Given exercise.
Extract and list every line that contains the word "bodies".

Information shown.
□ □ □ □ □
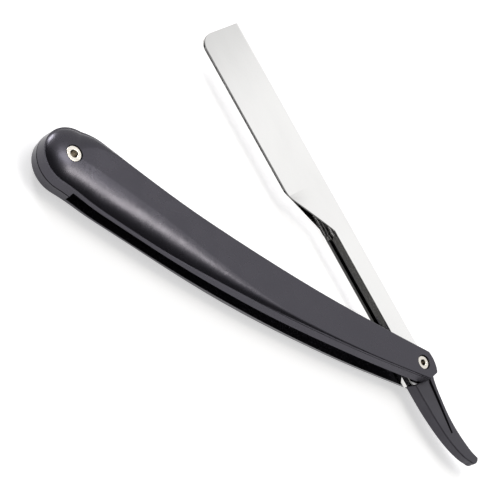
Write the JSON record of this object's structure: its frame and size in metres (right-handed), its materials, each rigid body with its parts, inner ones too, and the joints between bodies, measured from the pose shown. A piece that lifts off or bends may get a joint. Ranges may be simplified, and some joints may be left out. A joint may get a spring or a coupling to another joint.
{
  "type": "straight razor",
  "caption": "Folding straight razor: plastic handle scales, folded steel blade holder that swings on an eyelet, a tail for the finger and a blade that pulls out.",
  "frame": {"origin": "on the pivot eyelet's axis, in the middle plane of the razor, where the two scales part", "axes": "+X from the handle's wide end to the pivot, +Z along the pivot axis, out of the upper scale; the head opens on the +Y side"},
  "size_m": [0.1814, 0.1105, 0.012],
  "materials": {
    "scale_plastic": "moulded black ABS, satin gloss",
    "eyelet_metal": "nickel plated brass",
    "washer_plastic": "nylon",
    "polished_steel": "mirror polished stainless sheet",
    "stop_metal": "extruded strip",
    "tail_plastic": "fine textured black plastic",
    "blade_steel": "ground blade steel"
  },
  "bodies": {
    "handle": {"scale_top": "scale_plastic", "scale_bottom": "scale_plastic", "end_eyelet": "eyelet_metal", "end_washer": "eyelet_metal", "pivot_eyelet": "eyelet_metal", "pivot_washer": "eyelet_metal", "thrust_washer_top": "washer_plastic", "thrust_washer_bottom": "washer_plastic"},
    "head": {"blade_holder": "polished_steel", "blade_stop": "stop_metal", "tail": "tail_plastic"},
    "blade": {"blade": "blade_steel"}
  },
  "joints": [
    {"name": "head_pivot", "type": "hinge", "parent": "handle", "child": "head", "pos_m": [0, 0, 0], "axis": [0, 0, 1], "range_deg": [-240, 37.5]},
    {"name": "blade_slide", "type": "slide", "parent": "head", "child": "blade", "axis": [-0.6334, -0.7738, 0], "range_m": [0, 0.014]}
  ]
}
□ □ □ □ □
Result below.
Write the JSON record of this object's structure: its frame and size in metres (right-handed), its materials, each rigid body with its parts, inner ones too, and the joints between bodies, measured from the pose shown. A piece that lifts off or bends may get a joint. Ranges may be simplified, and some joints may be left out. A joint may get a spring or a coupling to another joint.
  "bodies": {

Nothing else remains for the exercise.